__WORKING DATA__.
****

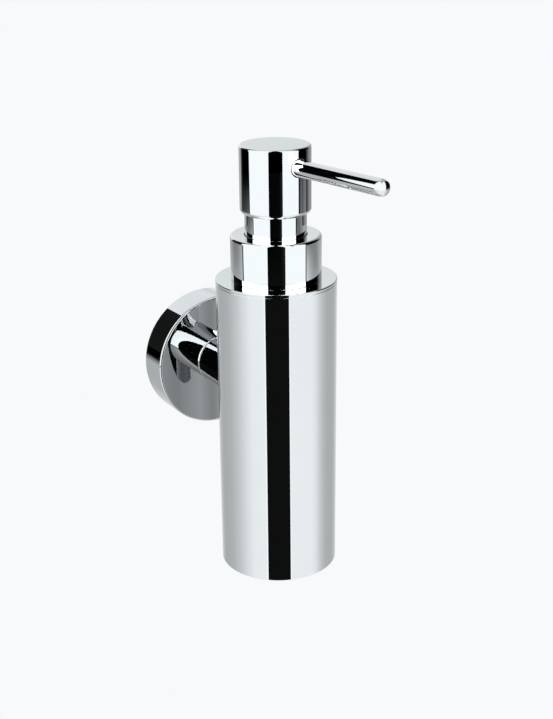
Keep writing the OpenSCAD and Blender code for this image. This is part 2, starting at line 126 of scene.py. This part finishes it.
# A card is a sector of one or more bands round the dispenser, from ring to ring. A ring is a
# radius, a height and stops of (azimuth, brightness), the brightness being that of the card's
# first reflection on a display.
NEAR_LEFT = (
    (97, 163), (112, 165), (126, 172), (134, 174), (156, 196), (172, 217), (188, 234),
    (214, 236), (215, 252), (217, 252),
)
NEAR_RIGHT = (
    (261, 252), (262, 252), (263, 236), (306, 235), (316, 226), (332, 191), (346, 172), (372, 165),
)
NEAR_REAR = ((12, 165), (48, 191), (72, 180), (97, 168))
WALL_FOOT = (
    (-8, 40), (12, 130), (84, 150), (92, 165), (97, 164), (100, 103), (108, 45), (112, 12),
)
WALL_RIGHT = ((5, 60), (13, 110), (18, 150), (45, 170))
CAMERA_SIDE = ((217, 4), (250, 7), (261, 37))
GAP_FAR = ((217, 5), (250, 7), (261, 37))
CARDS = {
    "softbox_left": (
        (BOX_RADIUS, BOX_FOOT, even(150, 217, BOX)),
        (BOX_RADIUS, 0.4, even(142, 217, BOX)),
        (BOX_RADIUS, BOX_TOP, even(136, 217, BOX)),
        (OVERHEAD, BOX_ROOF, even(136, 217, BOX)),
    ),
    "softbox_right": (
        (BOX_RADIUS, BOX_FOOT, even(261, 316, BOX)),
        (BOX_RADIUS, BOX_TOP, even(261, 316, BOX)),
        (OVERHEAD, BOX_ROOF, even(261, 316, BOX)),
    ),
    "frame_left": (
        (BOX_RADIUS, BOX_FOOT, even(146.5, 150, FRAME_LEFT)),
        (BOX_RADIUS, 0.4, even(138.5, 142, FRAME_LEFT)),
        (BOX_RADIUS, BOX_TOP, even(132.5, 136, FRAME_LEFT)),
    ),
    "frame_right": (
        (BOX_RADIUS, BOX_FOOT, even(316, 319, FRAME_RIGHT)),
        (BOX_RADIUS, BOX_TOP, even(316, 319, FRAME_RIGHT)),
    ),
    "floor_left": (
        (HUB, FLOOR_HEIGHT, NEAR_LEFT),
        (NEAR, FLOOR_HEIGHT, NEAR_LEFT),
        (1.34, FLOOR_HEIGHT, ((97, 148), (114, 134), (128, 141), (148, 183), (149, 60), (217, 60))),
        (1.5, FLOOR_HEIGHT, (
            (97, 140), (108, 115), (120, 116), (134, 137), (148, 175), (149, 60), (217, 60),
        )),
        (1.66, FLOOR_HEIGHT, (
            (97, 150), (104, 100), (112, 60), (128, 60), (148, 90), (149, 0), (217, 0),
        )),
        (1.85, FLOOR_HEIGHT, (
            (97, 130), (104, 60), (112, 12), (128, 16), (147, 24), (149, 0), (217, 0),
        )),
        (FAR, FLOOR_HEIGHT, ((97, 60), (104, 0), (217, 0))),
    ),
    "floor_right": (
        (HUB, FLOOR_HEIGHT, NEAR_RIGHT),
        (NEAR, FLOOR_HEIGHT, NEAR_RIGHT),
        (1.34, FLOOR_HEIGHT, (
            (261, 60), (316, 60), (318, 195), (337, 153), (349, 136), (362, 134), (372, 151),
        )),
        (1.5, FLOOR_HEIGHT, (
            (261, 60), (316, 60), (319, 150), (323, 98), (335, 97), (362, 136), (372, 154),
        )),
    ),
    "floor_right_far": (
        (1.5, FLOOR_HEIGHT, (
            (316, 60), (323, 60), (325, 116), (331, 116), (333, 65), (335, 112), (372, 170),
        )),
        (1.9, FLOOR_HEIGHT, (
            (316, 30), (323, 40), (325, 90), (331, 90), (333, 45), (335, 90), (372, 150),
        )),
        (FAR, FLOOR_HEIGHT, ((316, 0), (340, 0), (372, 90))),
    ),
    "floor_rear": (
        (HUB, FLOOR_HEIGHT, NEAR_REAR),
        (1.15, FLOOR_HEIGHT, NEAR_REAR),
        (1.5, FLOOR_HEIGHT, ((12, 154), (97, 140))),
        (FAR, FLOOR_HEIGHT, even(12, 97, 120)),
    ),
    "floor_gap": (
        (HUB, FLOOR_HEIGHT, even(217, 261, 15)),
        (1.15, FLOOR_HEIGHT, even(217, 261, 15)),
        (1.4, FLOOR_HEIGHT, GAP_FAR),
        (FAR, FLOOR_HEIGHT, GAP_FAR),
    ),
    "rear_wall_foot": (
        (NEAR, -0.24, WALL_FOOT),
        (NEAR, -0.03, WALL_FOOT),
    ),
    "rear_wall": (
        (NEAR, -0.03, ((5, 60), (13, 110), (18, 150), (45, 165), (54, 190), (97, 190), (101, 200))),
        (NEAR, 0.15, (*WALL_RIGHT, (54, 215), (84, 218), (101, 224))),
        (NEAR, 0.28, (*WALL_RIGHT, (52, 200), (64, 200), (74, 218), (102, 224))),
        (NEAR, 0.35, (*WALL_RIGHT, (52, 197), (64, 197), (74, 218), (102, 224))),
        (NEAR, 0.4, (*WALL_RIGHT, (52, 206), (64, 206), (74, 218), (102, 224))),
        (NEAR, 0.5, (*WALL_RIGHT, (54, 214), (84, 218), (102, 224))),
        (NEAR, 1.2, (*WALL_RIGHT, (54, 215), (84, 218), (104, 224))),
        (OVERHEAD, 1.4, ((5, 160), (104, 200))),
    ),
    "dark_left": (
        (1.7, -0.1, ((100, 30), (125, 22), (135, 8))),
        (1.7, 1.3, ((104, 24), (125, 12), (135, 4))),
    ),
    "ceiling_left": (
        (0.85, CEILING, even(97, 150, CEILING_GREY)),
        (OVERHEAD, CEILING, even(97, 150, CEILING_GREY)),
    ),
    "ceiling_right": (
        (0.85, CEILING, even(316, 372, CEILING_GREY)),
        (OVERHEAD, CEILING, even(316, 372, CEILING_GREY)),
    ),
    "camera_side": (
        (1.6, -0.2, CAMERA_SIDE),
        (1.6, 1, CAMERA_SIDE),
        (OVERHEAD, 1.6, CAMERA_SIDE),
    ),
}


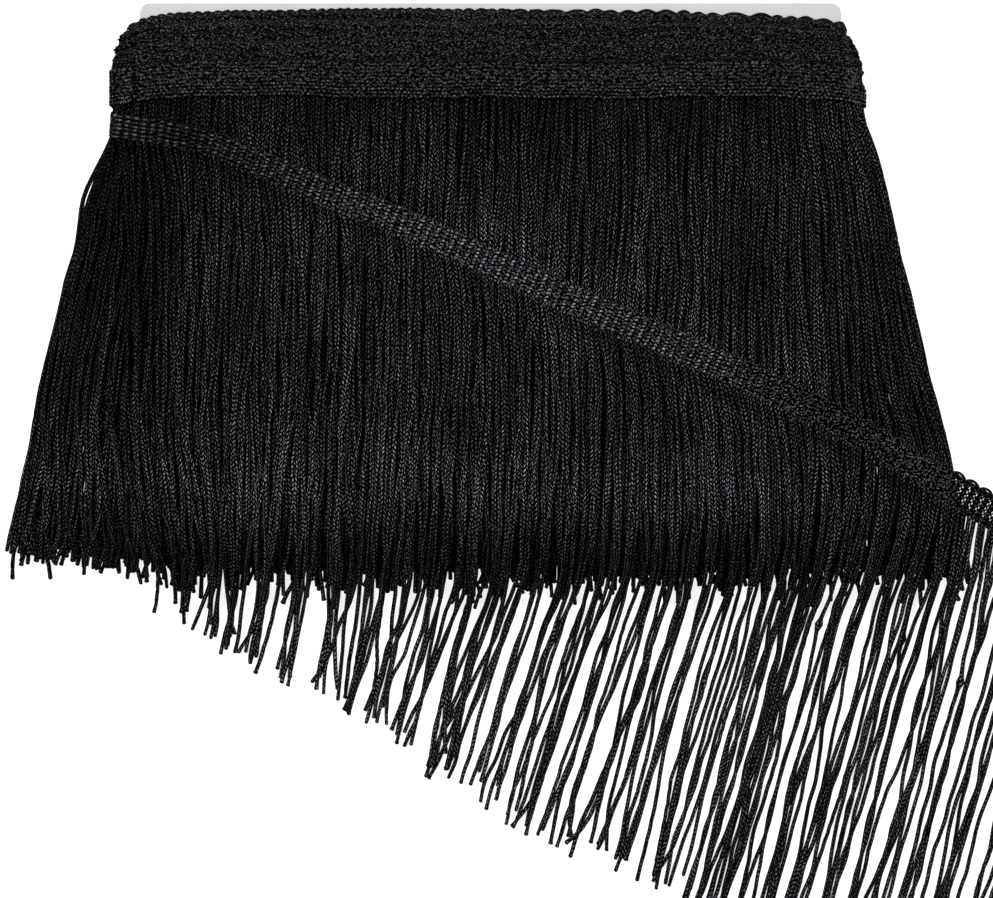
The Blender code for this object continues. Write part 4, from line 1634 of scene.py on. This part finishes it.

****

__REQUIRED WORK__. Reproduce the records above exactly.

__WRITTEN RESPONSE__.
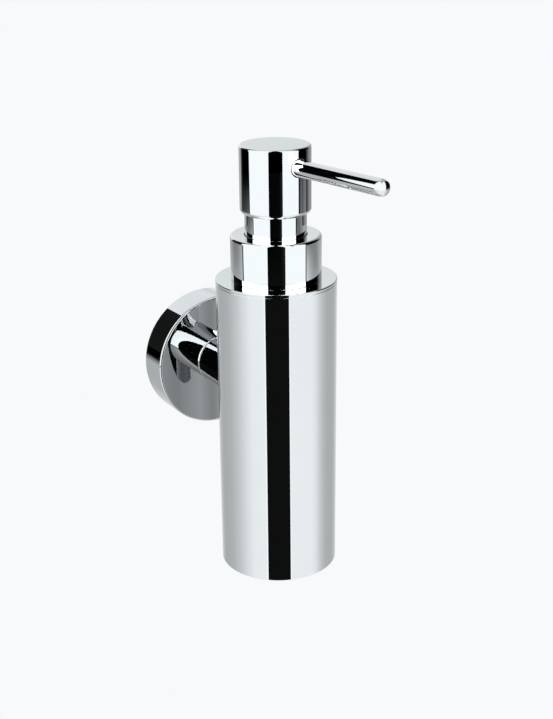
Keep writing the OpenSCAD and Blender code for this image. This is part 2, starting at line 126 of scene.py. This part finishes it.
# A card is a sector of one or more bands round the dispenser, from ring to ring. A ring is a
# radius, a height and stops of (azimuth, brightness), the brightness being that of the card's
# first reflection on a display.
NEAR_LEFT = (
    (97, 163), (112, 165), (126, 172), (134, 174), (156, 196), (172, 217), (188, 234),
    (214, 236), (215, 252), (217, 252),
)
NEAR_RIGHT = (
    (261, 252), (262, 252), (263, 236), (306, 235), (316, 226), (332, 191), (346, 172), (372, 165),
)
NEAR_REAR = ((12, 165), (48, 191), (72, 180), (97, 168))
WALL_FOOT = (
    (-8, 40), (12, 130), (84, 150), (92, 165), (97, 164), (100, 103), (108, 45), (112, 12),
)
WALL_RIGHT = ((5, 60), (13, 110), (18, 150), (45, 170))
CAMERA_SIDE = ((217, 4), (250, 7), (261, 37))
GAP_FAR = ((217, 5), (250, 7), (261, 37))
CARDS = {
    "softbox_left": (
        (BOX_RADIUS, BOX_FOOT, even(150, 217, BOX)),
        (BOX_RADIUS, 0.4, even(142, 217, BOX)),
        (BOX_RADIUS, BOX_TOP, even(136, 217, BOX)),
        (OVERHEAD, BOX_ROOF, even(136, 217, BOX)),
    ),
    "softbox_right": (
        (BOX_RADIUS, BOX_FOOT, even(261, 316, BOX)),
        (BOX_RADIUS, BOX_TOP, even(261, 316, BOX)),
        (OVERHEAD, BOX_ROOF, even(261, 316, BOX)),
    ),
    "frame_left": (
        (BOX_RADIUS, BOX_FOOT, even(146.5, 150, FRAME_LEFT)),
        (BOX_RADIUS, 0.4, even(138.5, 142, FRAME_LEFT)),
        (BOX_RADIUS, BOX_TOP, even(132.5, 136, FRAME_LEFT)),
    ),
    "frame_right": (
        (BOX_RADIUS, BOX_FOOT, even(316, 319, FRAME_RIGHT)),
        (BOX_RADIUS, BOX_TOP, even(316, 319, FRAME_RIGHT)),
    ),
    "floor_left": (
        (HUB, FLOOR_HEIGHT, NEAR_LEFT),
        (NEAR, FLOOR_HEIGHT, NEAR_LEFT),
        (1.34, FLOOR_HEIGHT, ((97, 148), (114, 134), (128, 141), (148, 183), (149, 60), (217, 60))),
        (1.5, FLOOR_HEIGHT, (
            (97, 140), (108, 115), (120, 116), (134, 137), (148, 175), (149, 60), (217, 60),
        )),
        (1.66, FLOOR_HEIGHT, (
            (97, 150), (104, 100), (112, 60), (128, 60), (148, 90), (149, 0), (217, 0),
        )),
        (1.85, FLOOR_HEIGHT, (
            (97, 130), (104, 60), (112, 12), (128, 16), (147, 24), (149, 0), (217, 0),
        )),
        (FAR, FLOOR_HEIGHT, ((97, 60), (104, 0), (217, 0))),
    ),
    "floor_right": (
        (HUB, FLOOR_HEIGHT, NEAR_RIGHT),
        (NEAR, FLOOR_HEIGHT, NEAR_RIGHT),
        (1.34, FLOOR_HEIGHT, (
            (261, 60), (316, 60), (318, 195), (337, 153), (349, 136), (362, 134), (372, 151),
        )),
        (1.5, FLOOR_HEIGHT, (
            (261, 60), (316, 60), (319, 150), (323, 98), (335, 97), (362, 136), (372, 154),
        )),
    ),
    "floor_right_far": (
        (1.5, FLOOR_HEIGHT, (
            (316, 60), (323, 60), (325, 116), (331, 116), (333, 65), (335, 112), (372, 170),
        )),
        (1.9, FLOOR_HEIGHT, (
            (316, 30), (323, 40), (325, 90), (331, 90), (333, 45), (335, 90), (372, 150),
        )),
        (FAR, FLOOR_HEIGHT, ((316, 0), (340, 0), (372, 90))),
    ),
    "floor_rear": (
        (HUB, FLOOR_HEIGHT, NEAR_REAR),
        (1.15, FLOOR_HEIGHT, NEAR_REAR),
        (1.5, FLOOR_HEIGHT, ((12, 154), (97, 140))),
        (FAR, FLOOR_HEIGHT, even(12, 97, 120)),
    ),
    "floor_gap": (
        (HUB, FLOOR_HEIGHT, even(217, 261, 15)),
        (1.15, FLOOR_HEIGHT, even(217, 261, 15)),
        (1.4, FLOOR_HEIGHT, GAP_FAR),
        (FAR, FLOOR_HEIGHT, GAP_FAR),
    ),
    "rear_wall_foot": (
        (NEAR, -0.24, WALL_FOOT),
        (NEAR, -0.03, WALL_FOOT),
    ),
    "rear_wall": (
        (NEAR, -0.03, ((5, 60), (13, 110), (18, 150), (45, 165), (54, 190), (97, 190), (101, 200))),
        (NEAR, 0.15, (*WALL_RIGHT, (54, 215), (84, 218), (101, 224))),
        (NEAR, 0.28, (*WALL_RIGHT, (52, 200), (64, 200), (74, 218), (102, 224))),
        (NEAR, 0.35, (*WALL_RIGHT, (52, 197), (64, 197), (74, 218), (102, 224))),
        (NEAR, 0.4, (*WALL_RIGHT, (52, 206), (64, 206), (74, 218), (102, 224))),
        (NEAR, 0.5, (*WALL_RIGHT, (54, 214), (84, 218), (102, 224))),
        (NEAR, 1.2, (*WALL_RIGHT, (54, 215), (84, 218), (104, 224))),
        (OVERHEAD, 1.4, ((5, 160), (104, 200))),
    ),
    "dark_left": (
        (1.7, -0.1, ((100, 30), (125, 22), (135, 8))),
        (1.7, 1.3, ((104, 24), (125, 12), (135, 4))),
    ),
    "ceiling_left": (
        (0.85, CEILING, even(97, 150, CEILING_GREY)),
        (OVERHEAD, CEILING, even(97, 150, CEILING_GREY)),
    ),
    "ceiling_right": (
        (0.85, CEILING, even(316, 372, CEILING_GREY)),
        (OVERHEAD, CEILING, even(316, 372, CEILING_GREY)),
    ),
    "camera_side": (
        (1.6, -0.2, CAMERA_SIDE),
        (1.6, 1, CAMERA_SIDE),
        (OVERHEAD, 1.6, CAMERA_SIDE),
    ),
}


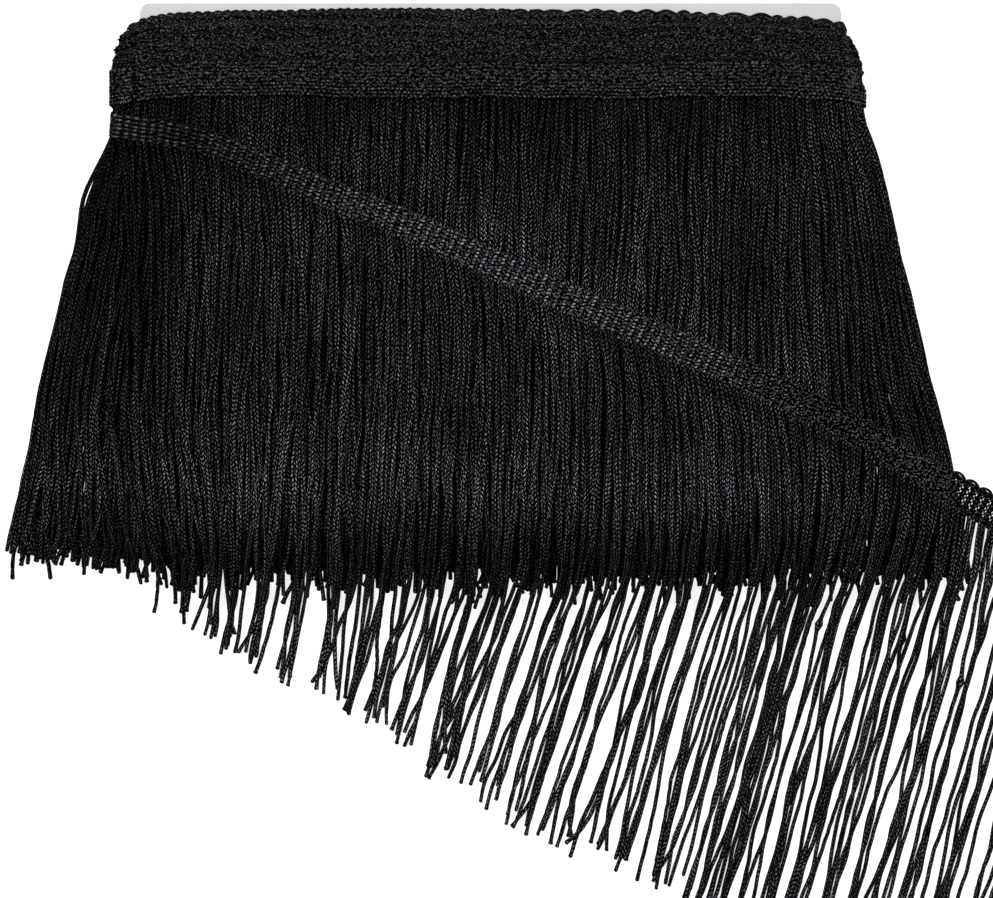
The Blender code for this object continues. Write part 4, from line 1634 of scene.py on. This part finishes it.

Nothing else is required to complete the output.